- **Given material**:
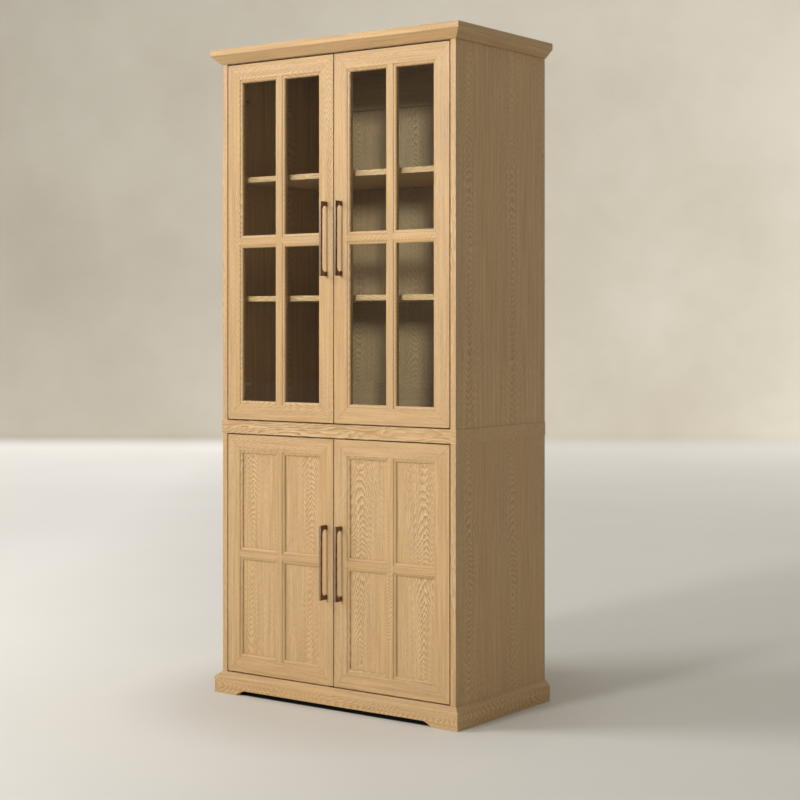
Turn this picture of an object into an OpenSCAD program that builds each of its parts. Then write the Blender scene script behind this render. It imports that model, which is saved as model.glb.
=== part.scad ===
// Two-part pantry cabinet: a glazed upper case standing on a panelled lower case.
// Millimetres, +Z up, the front towards -Y, the origin on the floor under the middle.

/* [Cases] */
// Width over the side panels
case_w = 1004; // [900:1:1200]
// Depth from the front edges of the sides to the back
case_d = 552; // [440:1:660]
// Height of the whole cabinet
total_h = 2286; // [2050:1:2400]
// Height of the joint between the lower and the upper case
joint_h = 947; // [800:1:1100]
// Thickness of a side panel
side_t = 21; // [18:0.5:26]
// Thickness of the top board and of the floor board
board_t = 21; // [16:0.5:26]
// Thickness of each of the two deck boards that meet at the joint
deck_t = 23; // [16:0.5:30]
// How far the deck boards stand proud of the case
deck_proud = 2; // [0:0.5:4]

/* [Back] */
// Thickness of the back frames
back_frame_t = 19; // [15:0.5:24]
// Height of the back rails
back_rail_h = 125; // [80:1:160]
// Width of the back stiles
back_stile_w = 60; // [40:1:90]
// Thickness of the back panels
back_panel_t = 6; // [4:0.5:8]
// How far a back panel reaches into its rebate
back_rebate = 10; // [6:0.5:14]

/* [Crown] */
// Height of the crown moulding
crown_h = 50; // [40:0.5:70]
// How far the crown stands out at its top
crown_over = 32.5; // [20:0.5:45]
// Height of the flat fascia above the splay
fascia_h = 20.5; // [12:0.5:30]
// How far the foot of the splay stands out
crown_foot = 5; // [2:0.5:10]
// Strip of the case that shows between the crown and the doors' gap
crown_reveal = 2; // [0:0.5:6]

/* [Plinth] */
// Height of the plinth, up to the floor board's top
plinth_h = 74.5; // [60:0.5:110]
// Thickness of the plinth boards
plinth_t = 21; // [16:0.5:28]
// Height of the slope along the plinth's top
plinth_slope_h = 17.5; // [8:0.5:24]
// Height of the cut-out under the plinth's front
cutout_h = 17.5; // [10:0.5:30]
// Length of a foot along the floor, from the plinth's corner
foot_len = 102; // [70:1:180]
// Run of the curve from a foot up to the cut-out
foot_curve = 40; // [30:1:70]

/* [Doors] */
// Thickness of a door
door_t = 20; // [18:0.5:24]
// Gap around each door
door_gap = 4.2; // [2:0.1:5]
// Width of the flat face of a stile or a rail
face_w = 55; // [50:1:80]
// Width of the moulded edge inside the flat face
bead_w = 11; // [8:0.5:14]
// Depth of the moulded edge, from its quirk down
bead_d = 6; // [4:0.5:8]
// Depth of the quirk beside the flat face
quirk = 1.6; // [0.8:0.1:2.5]
// Width of the flat face of a muntin
muntin_face = 22; // [16:1:40]
// Depth from the door's front to the glass or the panel
pane_depth = 8.5; // [8:0.5:11]
// How far the panes and panels reach behind the moulded edge
rebate_w = 8; // [6:0.5:9]
// Thickness of the glass
glass_t = 4; // [3:0.5:5]
// Thickness of the lower doors' panels
door_panel_t = 6; // [4:0.5:7]
// Clearance around each pane and panel in its rebate
pane_clear = 1; // [0.5:0.1:2]

/* [Handles] */
// Length of a handle
handle_len = 254; // [160:1:320]
// Depth of its grip bar from front to back
handle_bar = 10; // [7:0.5:12]
// Width of its section across the door
handle_w = 7; // [6.5:0.5:12]
// Height of its two posts
handle_post = 14; // [9:0.5:18]
// How far a handle stands out from the door
handle_reach = 35; // [28:0.5:45]
// Distance from the door's edge to the middle of its handle
handle_inset = 30; // [24:0.5:40]
// Radius of the bend inside each end
handle_bend = 16; // [6:0.5:18]
// Height by which a foot flares out on the door
handle_flare = 4.5; // [2:0.5:6]
// Diameter of the handle screws
screw_d = 4; // [3:0.5:5]

/* [Shelves] */
// Thickness of a shelf
shelf_t = 19; // [15:0.5:25]
// Underside of the low glazed shelf above the upper case's floor
shelf_low_h = 421; // [300:1:480]
// Underside of the high glazed shelf above the upper case's floor
shelf_top_h = 843; // [620:1:920]
// Underside of the lower case's shelf above its floor
lower_shelf_h = 416; // [300:1:480]
// Gap between the doors' backs and the front of a shelf
shelf_front_gap = 12; // [8:1:60]
// Gap at the ends and the back of a shelf
shelf_gap = 1.5; // [1:0.5:3]
// Diameter of a shelf pin
pin_d = 5; // [4:0.5:7]
// Spacing of the pin holes
pin_pitch = 80; // [32:1:100]
// Distance of the front pins from the case's front
pin_front = 75; // [60:1:120]
// Distance of the rear pins from the case's front
pin_rear = 485; // [330:1:490]

/* [Hinges] */
// Diameter of a hinge cup
cup_d = 35; // [30:1:35]
// Depth of the cup in the door
cup_depth = 12; // [10:0.5:13]
// Distance from the door's edge to the cup's centre
cup_inset = 22.5; // [21.5:0.5:24]
// Distance of the end hinges from the ends of a door
hinge_end = 121; // [80:1:160]
// Height of the middle hinge above the lower edge of a glazed door
hinge_mid = 628; // [400:1:750]
// Height of a hinge arm
arm_w = 11; // [8:0.5:13]

/* [Hidden] */

oak = [0.84, 0.69, 0.50];
oak_dark = [0.72, 0.58, 0.40];
bronze = [0.24, 0.15, 0.10];
steel = [0.72, 0.73, 0.74];
black = [0.12, 0.12, 0.12];
clear_glass = [0.75, 0.82, 0.80, 0.35];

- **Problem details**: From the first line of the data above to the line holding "deck_proud = 2; // [0:0.5:4]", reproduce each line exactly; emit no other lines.

- **Final answer**:
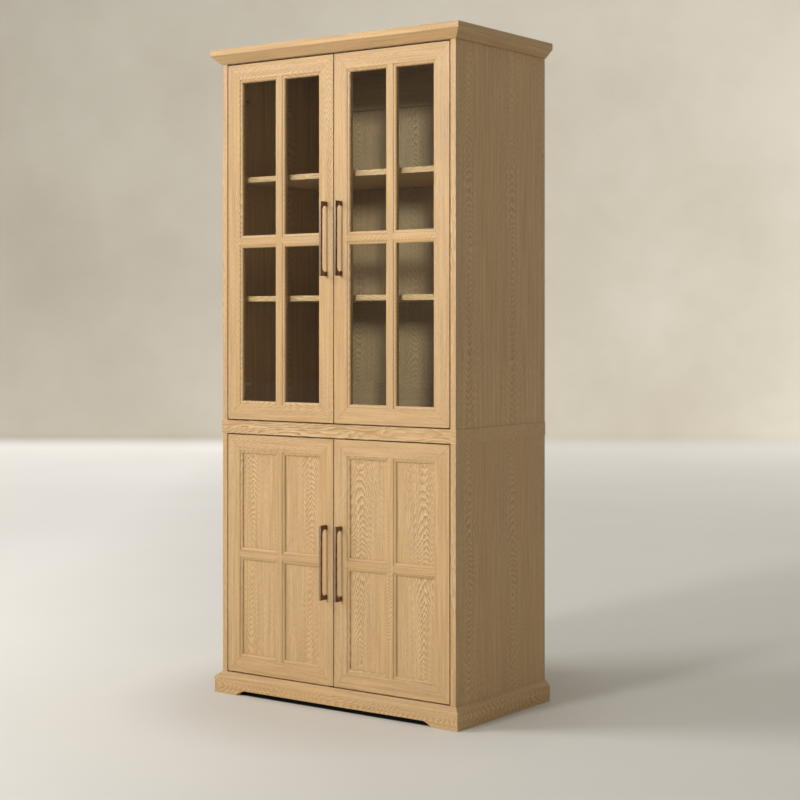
Turn this picture of an object into an OpenSCAD program that builds each of its parts. Then write the Blender scene script behind this render. It imports that model, which is saved as model.glb.
=== part.scad ===
// Two-part pantry cabinet: a glazed upper case standing on a panelled lower case.
// Millimetres, +Z up, the front towards -Y, the origin on the floor under the middle.

/* [Cases] */
// Width over the side panels
case_w = 1004; // [900:1:1200]
// Depth from the front edges of the sides to the back
case_d = 552; // [440:1:660]
// Height of the whole cabinet
total_h = 2286; // [2050:1:2400]
// Height of the joint between the lower and the upper case
joint_h = 947; // [800:1:1100]
// Thickness of a side panel
side_t = 21; // [18:0.5:26]
// Thickness of the top board and of the floor board
board_t = 21; // [16:0.5:26]
// Thickness of each of the two deck boards that meet at the joint
deck_t = 23; // [16:0.5:30]
// How far the deck boards stand proud of the case
deck_proud = 2; // [0:0.5:4]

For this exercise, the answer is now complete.